> **Written problem**
Go through the entries below and write each one out exactly.

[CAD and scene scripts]

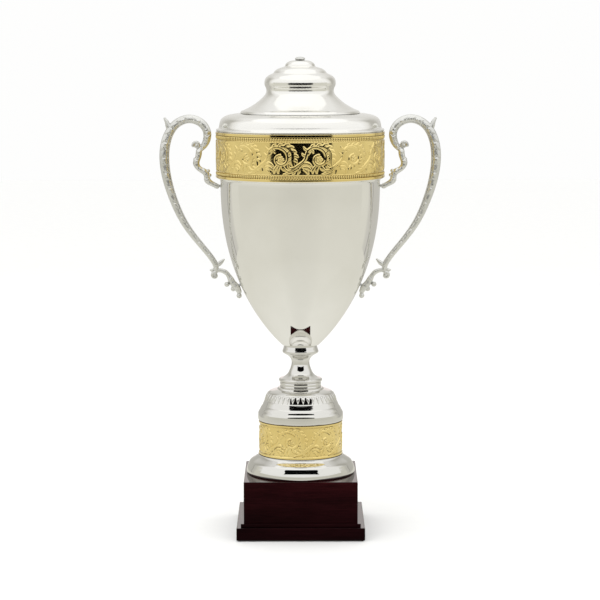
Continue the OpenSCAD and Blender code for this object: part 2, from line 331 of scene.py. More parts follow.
def lacquered_wood():
    """Dark cherry wood with fine straight grain, stained darker towards its foot, under lacquer."""
    n = Nodes("lacquered_wood")
    figure = n.noise(n.stretched((6, 46, 46)), 1, 5, 0.6)
    grain = n.noise(n.stretched((60, 1500, 1500)), 1, 3, 0.7)
    colour = n.blend(figure, (0.30, (0.011, 0.0022, 0.0028)), (0.52, (0.024, 0.0036, 0.0046)),
                     (0.72, (0.040, 0.0056, 0.0074)))
    pores = n.blend(grain, (0.35, (0.55, 0.5, 0.5)), (0.6, WHITE))
    up = n.scaled(n.height(), 0.0, BLOCK_TOP * MM)
    stain = n.blend(up, (0.18, (0.28, 0.38, 0.40)), (0.30, (0.42, 0.52, 0.52)),
                    (0.65, (0.62, 0.75, 0.75)), (1.0, WHITE))
    facing = n.add("ShaderNodeLayerWeight", {"Blend": 0.5}).outputs["Facing"]
    n.set(Base_Color=n.times(n.times(colour, pores), stain), Roughness=n.uneven(figure, 0.35, 0.5),
          Specular_IOR_Level=0.0, Normal=n.bump(grain, 0.05, 0.15),
          Coat_Weight=n.scaled(facing, 0.1, 0.7, 0.03, 1.0), Coat_Roughness=0.03, Coat_IOR=1.5)
    return n.material


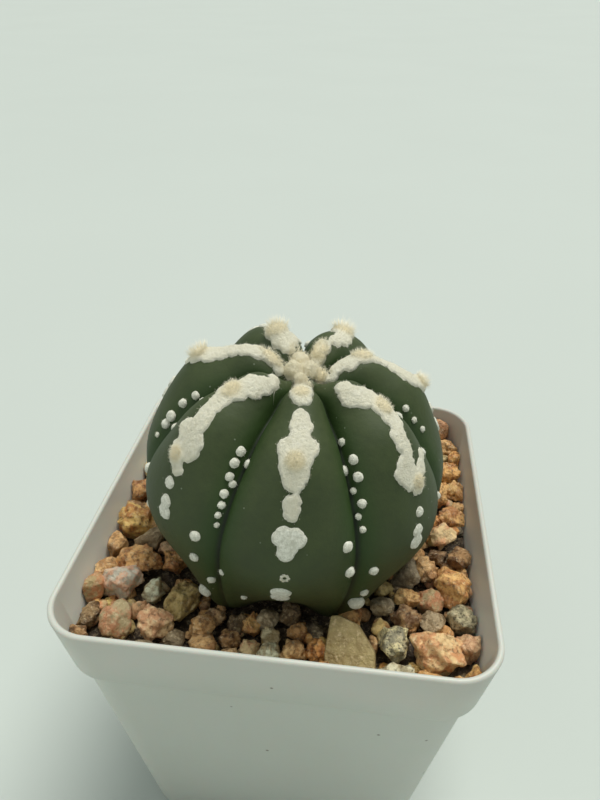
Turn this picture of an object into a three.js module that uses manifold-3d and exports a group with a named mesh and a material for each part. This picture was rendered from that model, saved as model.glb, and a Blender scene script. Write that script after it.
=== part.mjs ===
// Potted sand dollar cactus: a square plastic pot, potting mix, a gravel top dressing and one plant.
// Millimetres, +Z up. The origin is the middle of the pot's base, and the rib that faces -Y is the front rib.
import * as THREE from "three";
import { mergeVertices } from "three/addons/utils/BufferGeometryUtils.js";
import Module from "manifold-3d";

const wasm = await Module();
wasm.setup();

// Driving dimensions

const CLEARANCE = 0.3; // between two pieces that touch
const FULL_TURN = 360;

const POT = {
  height: 75,
  rimHalf: 40, // half the outer width at the lip
  rimCorner: 8.9,
  bandHeight: 13.5, // the collar around the top
  bandFootHalf: 38.5,
  bodyTopHalf: 37.6,
  bodyCorner: 9.5,
  baseHalf: 30,
  baseCorner: 7.5,
  baseRound: 1.2, // radius of the edge that it stands on
  wall: 1.2,
  floor: 2,
  cornerSteps: 6,
  drainRadius: 3,
  drainOffset: 15, // the holes are this far from the middle, along X and along Y
};

const SOIL = { top: 58.5, rootGap: 0.5 };

const BED = { topFront: 63.6, topBack: 66.8, bottom: 58.8, wallGap: 0.35, rootGap: 0.45, fleckGap: 1.25 };

// The plant's body is drawn around its heart, a point on its leaning axis. Each crest is a curve of
// [elevation in degrees, distance from the heart], from the tip of the root up to the sunken crown.
const HEART = new THREE.Vector3(0.7, -0.3, 91.4);
const LEAN = new THREE.Vector3(0.075, -0.016, 1);
const RIB_ANGLES = [-86, -35, 18, 71, 121, 170, 225];
const CREST = [
  [-90, 62], [-88, 60], [-84, 46], [-80, 38.5], [-74, 34.5], [-66, 33.5], [-58, 35.2], [-50, 36.7],
  [-30, 33.4], [-10, 31.2], [10, 27.8], [30, 25.7], [45, 22.8], [60, 20.7], [75, 14.8], [90, 14.9],
];
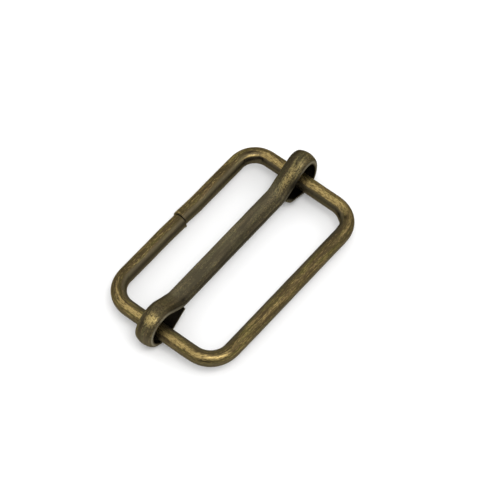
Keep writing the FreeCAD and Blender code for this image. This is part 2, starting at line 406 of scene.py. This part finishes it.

> **Written solution**
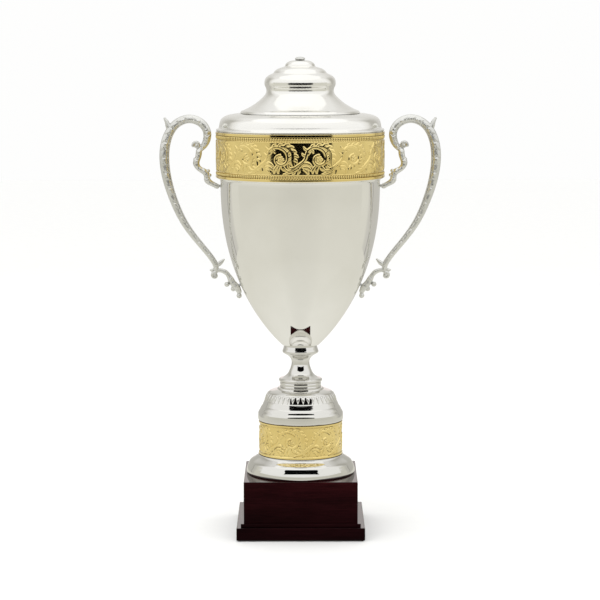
Continue the OpenSCAD and Blender code for this object: part 2, from line 331 of scene.py. More parts follow.
def lacquered_wood():
    """Dark cherry wood with fine straight grain, stained darker towards its foot, under lacquer."""
    n = Nodes("lacquered_wood")
    figure = n.noise(n.stretched((6, 46, 46)), 1, 5, 0.6)
    grain = n.noise(n.stretched((60, 1500, 1500)), 1, 3, 0.7)
    colour = n.blend(figure, (0.30, (0.011, 0.0022, 0.0028)), (0.52, (0.024, 0.0036, 0.0046)),
                     (0.72, (0.040, 0.0056, 0.0074)))
    pores = n.blend(grain, (0.35, (0.55, 0.5, 0.5)), (0.6, WHITE))
    up = n.scaled(n.height(), 0.0, BLOCK_TOP * MM)
    stain = n.blend(up, (0.18, (0.28, 0.38, 0.40)), (0.30, (0.42, 0.52, 0.52)),
                    (0.65, (0.62, 0.75, 0.75)), (1.0, WHITE))
    facing = n.add("ShaderNodeLayerWeight", {"Blend": 0.5}).outputs["Facing"]
    n.set(Base_Color=n.times(n.times(colour, pores), stain), Roughness=n.uneven(figure, 0.35, 0.5),
          Specular_IOR_Level=0.0, Normal=n.bump(grain, 0.05, 0.15),
          Coat_Weight=n.scaled(facing, 0.1, 0.7, 0.03, 1.0), Coat_Roughness=0.03, Coat_IOR=1.5)
    return n.material


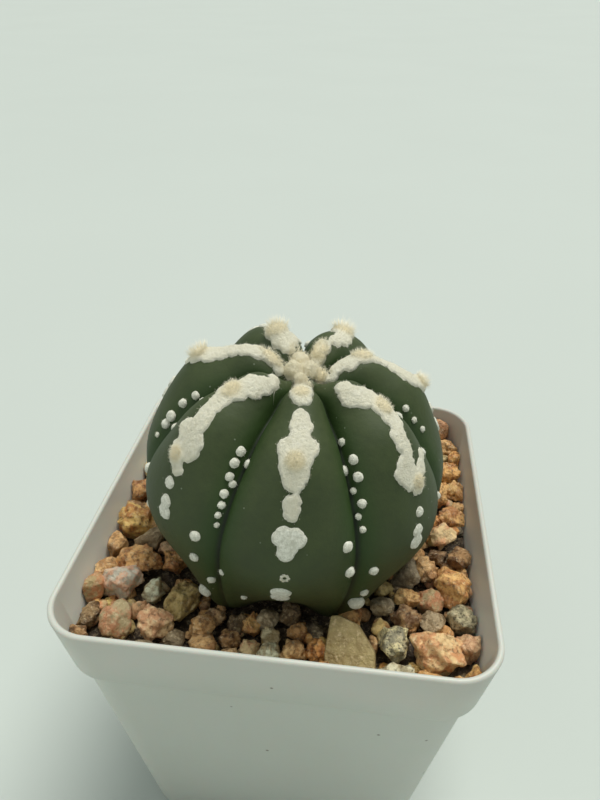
Turn this picture of an object into a three.js module that uses manifold-3d and exports a group with a named mesh and a material for each part. This picture was rendered from that model, saved as model.glb, and a Blender scene script. Write that script after it.
=== part.mjs ===
// Potted sand dollar cactus: a square plastic pot, potting mix, a gravel top dressing and one plant.
// Millimetres, +Z up. The origin is the middle of the pot's base, and the rib that faces -Y is the front rib.
import * as THREE from "three";
import { mergeVertices } from "three/addons/utils/BufferGeometryUtils.js";
import Module from "manifold-3d";

const wasm = await Module();
wasm.setup();

// Driving dimensions

const CLEARANCE = 0.3; // between two pieces that touch
const FULL_TURN = 360;

const POT = {
  height: 75,
  rimHalf: 40, // half the outer width at the lip
  rimCorner: 8.9,
  bandHeight: 13.5, // the collar around the top
  bandFootHalf: 38.5,
  bodyTopHalf: 37.6,
  bodyCorner: 9.5,
  baseHalf: 30,
  baseCorner: 7.5,
  baseRound: 1.2, // radius of the edge that it stands on
  wall: 1.2,
  floor: 2,
  cornerSteps: 6,
  drainRadius: 3,
  drainOffset: 15, // the holes are this far from the middle, along X and along Y
};

const SOIL = { top: 58.5, rootGap: 0.5 };

const BED = { topFront: 63.6, topBack: 66.8, bottom: 58.8, wallGap: 0.35, rootGap: 0.45, fleckGap: 1.25 };

// The plant's body is drawn around its heart, a point on its leaning axis. Each crest is a curve of
// [elevation in degrees, distance from the heart], from the tip of the root up to the sunken crown.
const HEART = new THREE.Vector3(0.7, -0.3, 91.4);
const LEAN = new THREE.Vector3(0.075, -0.016, 1);
const RIB_ANGLES = [-86, -35, 18, 71, 121, 170, 225];
const CREST = [
  [-90, 62], [-88, 60], [-84, 46], [-80, 38.5], [-74, 34.5], [-66, 33.5], [-58, 35.2], [-50, 36.7],
  [-30, 33.4], [-10, 31.2], [10, 27.8], [30, 25.7], [45, 22.8], [60, 20.7], [75, 14.8], [90, 14.9],
];
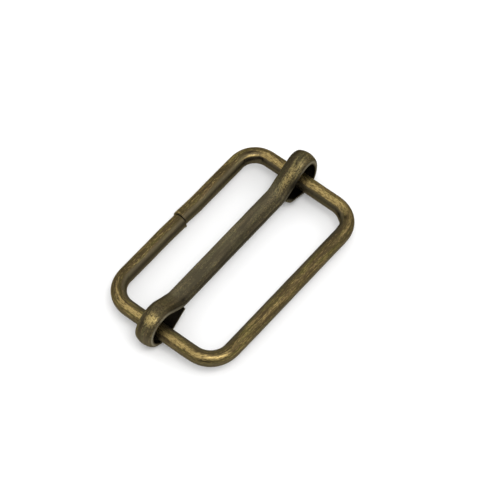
Keep writing the FreeCAD and Blender code for this image. This is part 2, starting at line 406 of scene.py. This part finishes it.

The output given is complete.